PROVIDED MATERIAL —
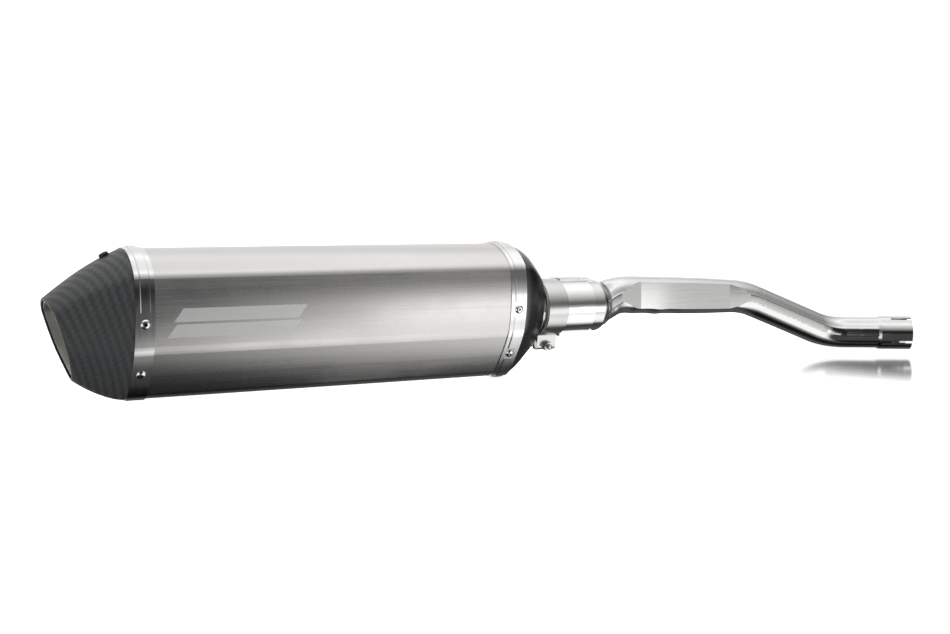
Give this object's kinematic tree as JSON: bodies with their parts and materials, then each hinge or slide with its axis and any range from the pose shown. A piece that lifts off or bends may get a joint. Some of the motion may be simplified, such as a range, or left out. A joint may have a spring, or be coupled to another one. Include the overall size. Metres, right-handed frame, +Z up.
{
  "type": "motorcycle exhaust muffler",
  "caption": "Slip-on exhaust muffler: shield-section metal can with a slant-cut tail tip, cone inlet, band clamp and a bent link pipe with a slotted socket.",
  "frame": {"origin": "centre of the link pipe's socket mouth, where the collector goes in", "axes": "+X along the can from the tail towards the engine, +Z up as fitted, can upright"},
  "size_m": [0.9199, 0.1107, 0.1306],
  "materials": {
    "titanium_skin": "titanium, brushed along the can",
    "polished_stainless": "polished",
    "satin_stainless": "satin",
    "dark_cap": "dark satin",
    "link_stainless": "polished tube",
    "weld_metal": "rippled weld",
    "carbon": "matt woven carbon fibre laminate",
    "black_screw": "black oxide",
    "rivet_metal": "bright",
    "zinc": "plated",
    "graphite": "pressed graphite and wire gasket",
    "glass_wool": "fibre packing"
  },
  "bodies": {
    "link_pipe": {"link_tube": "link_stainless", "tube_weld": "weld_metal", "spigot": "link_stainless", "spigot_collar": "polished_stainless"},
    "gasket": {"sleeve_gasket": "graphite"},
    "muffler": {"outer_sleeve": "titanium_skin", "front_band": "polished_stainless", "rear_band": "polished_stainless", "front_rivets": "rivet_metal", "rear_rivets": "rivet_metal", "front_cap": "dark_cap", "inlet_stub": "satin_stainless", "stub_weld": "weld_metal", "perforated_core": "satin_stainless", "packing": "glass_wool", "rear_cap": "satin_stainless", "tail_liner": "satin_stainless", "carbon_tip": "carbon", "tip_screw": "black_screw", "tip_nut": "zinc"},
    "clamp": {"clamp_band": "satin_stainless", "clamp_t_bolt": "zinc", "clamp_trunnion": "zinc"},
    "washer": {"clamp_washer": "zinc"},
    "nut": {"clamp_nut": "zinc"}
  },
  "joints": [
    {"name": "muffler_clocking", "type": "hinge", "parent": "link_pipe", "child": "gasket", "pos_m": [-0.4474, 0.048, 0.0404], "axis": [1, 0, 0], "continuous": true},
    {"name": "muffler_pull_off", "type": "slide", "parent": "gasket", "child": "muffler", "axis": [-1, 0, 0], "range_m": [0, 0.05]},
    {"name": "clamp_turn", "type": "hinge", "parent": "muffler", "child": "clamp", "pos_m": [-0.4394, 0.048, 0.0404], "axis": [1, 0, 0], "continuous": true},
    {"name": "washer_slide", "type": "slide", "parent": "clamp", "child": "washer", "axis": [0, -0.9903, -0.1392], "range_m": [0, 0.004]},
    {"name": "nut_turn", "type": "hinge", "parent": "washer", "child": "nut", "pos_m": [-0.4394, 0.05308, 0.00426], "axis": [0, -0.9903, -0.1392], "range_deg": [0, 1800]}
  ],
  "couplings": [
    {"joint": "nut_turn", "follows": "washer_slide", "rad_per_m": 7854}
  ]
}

TASK DETAILS — Go back to the listing above and please repeat it exactly.

ANSWER IN FULL —
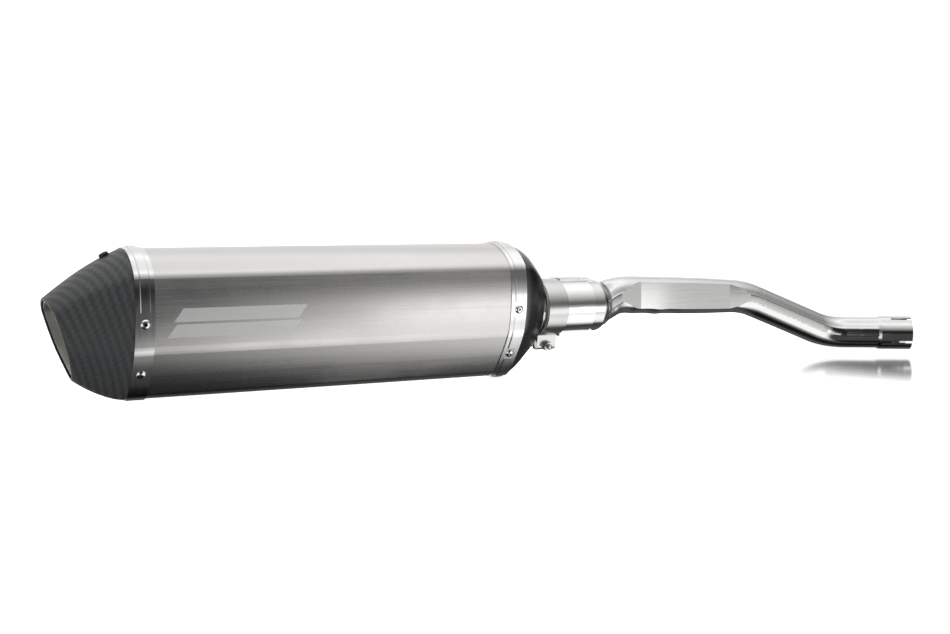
Give this object's kinematic tree as JSON: bodies with their parts and materials, then each hinge or slide with its axis and any range from the pose shown. A piece that lifts off or bends may get a joint. Some of the motion may be simplified, such as a range, or left out. A joint may have a spring, or be coupled to another one. Include the overall size. Metres, right-handed frame, +Z up.
{
  "type": "motorcycle exhaust muffler",
  "caption": "Slip-on exhaust muffler: shield-section metal can with a slant-cut tail tip, cone inlet, band clamp and a bent link pipe with a slotted socket.",
  "frame": {"origin": "centre of the link pipe's socket mouth, where the collector goes in", "axes": "+X along the can from the tail towards the engine, +Z up as fitted, can upright"},
  "size_m": [0.9199, 0.1107, 0.1306],
  "materials": {
    "titanium_skin": "titanium, brushed along the can",
    "polished_stainless": "polished",
    "satin_stainless": "satin",
    "dark_cap": "dark satin",
    "link_stainless": "polished tube",
    "weld_metal": "rippled weld",
    "carbon": "matt woven carbon fibre laminate",
    "black_screw": "black oxide",
    "rivet_metal": "bright",
    "zinc": "plated",
    "graphite": "pressed graphite and wire gasket",
    "glass_wool": "fibre packing"
  },
  "bodies": {
    "link_pipe": {"link_tube": "link_stainless", "tube_weld": "weld_metal", "spigot": "link_stainless", "spigot_collar": "polished_stainless"},
    "gasket": {"sleeve_gasket": "graphite"},
    "muffler": {"outer_sleeve": "titanium_skin", "front_band": "polished_stainless", "rear_band": "polished_stainless", "front_rivets": "rivet_metal", "rear_rivets": "rivet_metal", "front_cap": "dark_cap", "inlet_stub": "satin_stainless", "stub_weld": "weld_metal", "perforated_core": "satin_stainless", "packing": "glass_wool", "rear_cap": "satin_stainless", "tail_liner": "satin_stainless", "carbon_tip": "carbon", "tip_screw": "black_screw", "tip_nut": "zinc"},
    "clamp": {"clamp_band": "satin_stainless", "clamp_t_bolt": "zinc", "clamp_trunnion": "zinc"},
    "washer": {"clamp_washer": "zinc"},
    "nut": {"clamp_nut": "zinc"}
  },
  "joints": [
    {"name": "muffler_clocking", "type": "hinge", "parent": "link_pipe", "child": "gasket", "pos_m": [-0.4474, 0.048, 0.0404], "axis": [1, 0, 0], "continuous": true},
    {"name": "muffler_pull_off", "type": "slide", "parent": "gasket", "child": "muffler", "axis": [-1, 0, 0], "range_m": [0, 0.05]},
    {"name": "clamp_turn", "type": "hinge", "parent": "muffler", "child": "clamp", "pos_m": [-0.4394, 0.048, 0.0404], "axis": [1, 0, 0], "continuous": true},
    {"name": "washer_slide", "type": "slide", "parent": "clamp", "child": "washer", "axis": [0, -0.9903, -0.1392], "range_m": [0, 0.004]},
    {"name": "nut_turn", "type": "hinge", "parent": "washer", "child": "nut", "pos_m": [-0.4394, 0.05308, 0.00426], "axis": [0, -0.9903, -0.1392], "range_deg": [0, 1800]}
  ],
  "couplings": [
    {"joint": "nut_turn", "follows": "washer_slide", "rad_per_m": 7854}
  ]
}